Follow me, cries the line
Draw into me, cries the blue
Slice me in two, cries the yellow
Criss-cross my surface, cries the red
Bind us together, cries the lover.
a

jeudi 17 février 2011

Transience to permanence- of sorts.

Late afternoon (Red Centre) 120cm x 120 cm
oil on canvas.

Making work from found objects is not new: Prunella Clough springs to mind ; Henry Moore; Andy Goldsworthy but in the case of working with things seen, even transiently I came across the practice of Graham Sutherland. He said, The things one reacts to vary. I myself have sometimes noticed a juxtaposition of forms at the side of a road, and on passing the same place next week they are gone. It was only at the original moment of seeing that they had significance for me. In the studio I remember; it may be an hour ago or years , and I react afresh. The images dissolve; objects may lose their normal environment and relationship. It is the element of the accident and the accidental encounter which is important.
I have been thinking about this: accident, accidental encounter, taking place before and during the work in progress. The way that the work evolves , the attention to the intuitive and the planned construction are equally important and I'm thinking here of Wilhemina Barnes Graham saying that none of her marks were unplanned, but I can't help the fact that at the moment my painting proceeds from the casting of the first marks, as a construction, as a painted surface first and an invitation to the observer second.

lundi 31 janvier 2011

New year painting


This is the first piece of the new year and accompanying it is the last painting of the old year, tinkered with: I feel that tinkering has improved it.

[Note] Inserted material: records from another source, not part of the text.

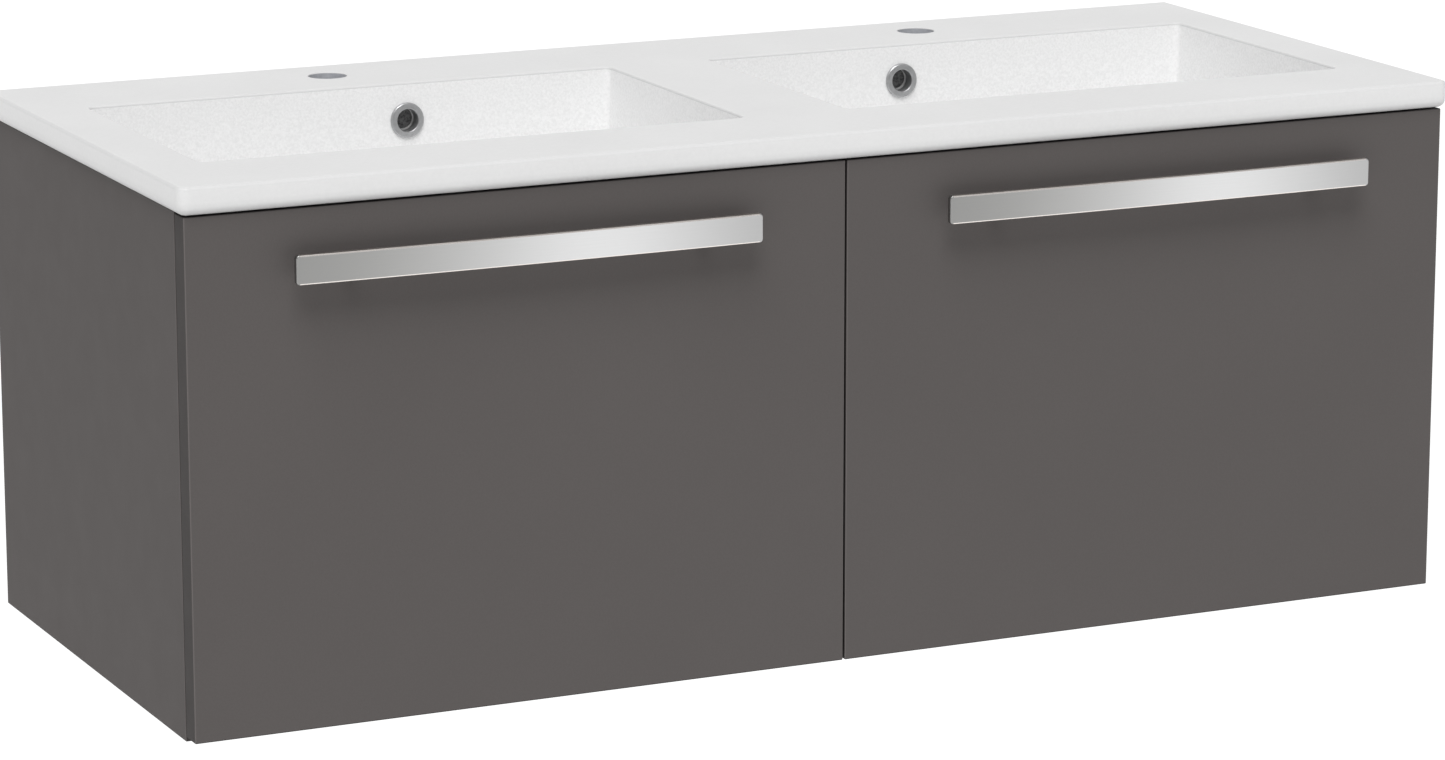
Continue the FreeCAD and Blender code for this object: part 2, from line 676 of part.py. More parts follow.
def make_wall_plate(label, side):
    """The plate screwed to the wall: a flat back, a ledge and the lip that the hook drops behind."""
    x = across(side, "plate_in - plate_near", "plate_in + plate_far")
    ledge_z = "slab_under - ledge_low"
    flat = box(f"plate_flat_{label}", x, ("-plate_thick", "0"),
               ("slab_under - plate_low", ledge_z + " + plate_thick"))
    ledge = box(f"plate_ledge_{label}", x, ("-ledge_deep", "0"), (ledge_z, ledge_z + " + plate_thick"))
    lip = box(f"plate_lip_{label}", x, ("-ledge_deep", "-ledge_deep + plate_thick"),
              (ledge_z, "slab_under - hook_top"))
    bores = [cylinder(f"plate_hole_{label}_{tag}", (0, 1, 0), "plate_hole",
                      (f"{side} * plate_in", "-3 * plate_thick", f"{sign} * plate_pitch / 2"),
                      "5 * plate_thick")
             for tag, sign in (("low", -1), ("high", 1))]
    plate = fuse(f"plate_{label}", [flat, ledge, lip])
    node(cut(f"wall_plate_cut_{label}", plate, bores), f"wall_plate_{label}")


# ---------------------------------------------------------------- waste and overflow

def make_flange(label, at):
    """The chrome ring in the bowl floor, its tube and the three-armed cross that guides the plug."""
    ring = revolved(f"waste_ring_{label}", [
        ("tube_bore", "-tube_long"), ("tube_half", "-tube_long"), ("tube_half", "0"),
        ("flange_half - 1", "0"), ("flange_half", "1"), ("flange_half - 3", "2.6"),
        ("tube_bore + 2", "3"), ("tube_bore", "1.5")], at)
    cross_low = at[2] + " - hub_low"
    arms = []
    for i in range(3):
        arm = doc.addObject("Part::Box", f"spoke_{label}_{i}")
        for prop, size in (("Length", "spoke_long"), ("Width", "spoke_wide"), ("Height", "hub_high")):
            bind(arm, prop, size)
        turn = Rotation(Vector(0, 0, 1), 120 * i + 90)
        corner = turn.multVec(Vector(value("spoke_in"), -value("spoke_wide") / 2, 0))
        arm.Placement = Placement(Vector(), turn)
        place(arm, (f"{at[0]} + {corner.x:.4f}", f"{at[1]} + {corner.y:.4f}", cross_low))
        arms.append(arm)
    hub = cylinder(f"spoke_hub_{label}", (0, 0, 1), "hub_half", (at[0], at[1], cross_low), "hub_high")
    bore = cylinder(f"spoke_bore_{label}", (0, 0, 1), "hub_bore", (at[0], at[1], cross_low + " - 1"),
                    "hub_high + 2")
    cross = cut(f"spider_{label}", fuse(f"spider_solid_{label}", [hub] + arms), [bore])
    node(fuse(f"waste_flange_{label}", [ring, cross]), f"waste_flange_{label}")


def make_waste(label, side, gaskets):
    """The pieces round one bowl's drain hole, their heights from the bowl floor."""
    at = (f"{side} * bowl_mid", WASTE_Y, BOWL_FLOOR)
    make_flange(label, at)
    bore = "tube_half + 0.4"
    top = "-shell - gasket_thick"
    gaskets.append(revolved(f"gasket_{label}", [
        (bore, top), ("gasket_half", top), ("gasket_half", "-shell"), (bore, "-shell")], at))
    low = f"{top} - body_tall"
    collector = revolved(f"collector_{label}", [
        (bore, top), ("body_half", top), ("body_half", low + " + taper"), ("outlet_half", low),
        ("outlet_half", low + " - outlet_long"), ("outlet_bore", low + " - outlet_long"),
        ("outlet_bore", low + " + 2"), (bore, low + " + taper")], at)
    inlet = cylinder(f"inlet_{label}", tuple(hose_way(side)), "inlet_half", (at[0], at[1], INLET_Z),
                     "inlet_reach")
    core = cylinder(f"inlet_core_{label}", (0, 0, 1), "body_half - 5",
                    (at[0], at[1], INLET_Z + " - inlet_half - 3"), "2 * inlet_half + 6")
    spigot = cut(f"inlet_tube_{label}", inlet, [core])
    node(fuse(f"waste_body_{label}", [collector, spigot]), f"waste_body_{label}")


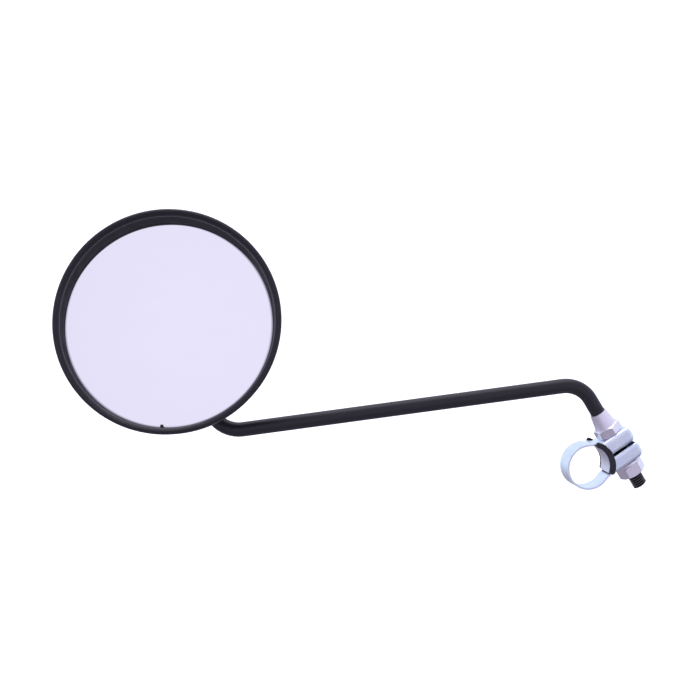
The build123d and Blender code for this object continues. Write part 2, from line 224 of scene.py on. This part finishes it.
# %% Blue and bright zinc
def strip_lines(place, width):
    """Rolling lines that follow a strip bent round the bar, which lies along Y."""
    squeezed = place.vector("MULTIPLY", place, (0.06, 1.0, 0.06))
    return grain(squeezed, width, 2.0)


def zinc(name, pale, deep, rough):
    material, place = new_finish(name)
    clouds = ramp(grain(place, 6 * MM), (0.35, 0.0), (0.65, 1.0))
    lines = strip_lines(place, 0.35 * MM)
    wear = ramp(grain(place, 1.2 * MM), (0.60, 0.0), (0.72, 1.0))
    return dress(material, {
        "Base Color": tint(wear * 0.35, tint(clouds, pale, deep), (0.62, 0.62, 0.66)),
        "Metallic": 1.0,
        "Roughness": rough + 0.10 * lines + 0.08 * wear,
        "Normal": bump(lines + 0.5 * grain(place, 0.5 * MM), 0.012 * MM)})


blue_zinc = zinc("blue_zinc", (0.88, 0.95, 1.00), (0.76, 0.85, 1.00), 0.24)
bright_zinc = zinc("bright_zinc", (0.76, 0.72, 0.82), (0.66, 0.63, 0.75), 0.32)

# %% [markdown]
# ## Turned and plated fasteners
# Nuts, the cone and the washer are cut or pressed, then barrel plated. The cutting leaves rings
# round the bolt line, and tumbling softens and speckles them. The same rings, coarser and
# darker, suit the greased steel ball.


# %% Nickel and turned steel
def fastener(name, pale, deep, rough, point, axis, ring):
    material, place = new_finish(name)
    rings = turned_lines(place, point, axis, ring)
    specks = ramp(grain(place, 0.8 * MM), (0.48, 0.0), (0.70, 1.0))
    return dress(material, {
        "Base Color": tint(specks, pale, deep),
        "Metallic": 1.0,
        "Roughness": rough + 0.12 * rings + 0.06 * specks,
        "Normal": bump(rings + 0.4 * specks, 0.010 * MM)})


bright_nickel = fastener("bright_nickel", (0.92, 0.88, 0.97), (0.82, 0.78, 0.90), 0.30,
                         BOLT_AT, BOLT_UP, 0.20 * MM)
turned_steel = fastener("turned_steel", (0.58, 0.58, 0.60), (0.42, 0.41, 0.40), 0.28,
                        BALL_AT, GLASS_OUT, 0.30 * MM)
spring_steel = fastener("spring_steel", (0.24, 0.25, 0.32), (0.14, 0.14, 0.18), 0.32,
                        BALL_AT, GLASS_OUT, 0.25 * MM)

# %% [markdown]
# ## Powder coat, with a bare thread
# The rod is powder coated, which leaves a soft orange peel: low bumps about a millimetre and a
# half across under a satin skin. The coat is masked off the threaded end, which is blackened
# steel with a film of oil, its crests painted lighter as a painted highlight. One material does
# both, split by the distance below the bolt point, because the rod is one piece of steel.

# %% Black coat
THREAD_BELOW = 5.0 * MM
THREAD_REACH = 6.0 * MM
HIGHLIT_CREST_R = 4.0 * MM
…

As I have mentioned before, this inability to leave things alone is part of my way of painting, re-working; re-using; revealing both uncertainty and the confidence to re-use work to try to get at what I want. I suppose that the nub of the problem is precisely that of having ideas and trying to make them work. In these paintings I feel that I am trying to say something about the sorts of spaces that we inhabit. With landscape it is tempting to moralise in the way of American painters of the nineteenth century or invite a cultural reading of the environment. It is true that nature is violent, true that in the midst of Arcadia there is destruction but what has this to do with the making of a painting that derives from nature? We are, it is. I observe it and take something for myself to use whilst all the while it, is indifferent.
Some while ago now the painter Jake Berthot said that "Making paintings is kind of like being a snake. a snake sheds its skin once in a while and so does a painter. The difference is that the snake is still a snake but the painter doesn't know what shape he is - one time he is shaped like a dump truck and the next he's shaped like a butterfly." I would say that nature is still nature: I might add that it knows nothing of what we call landscape.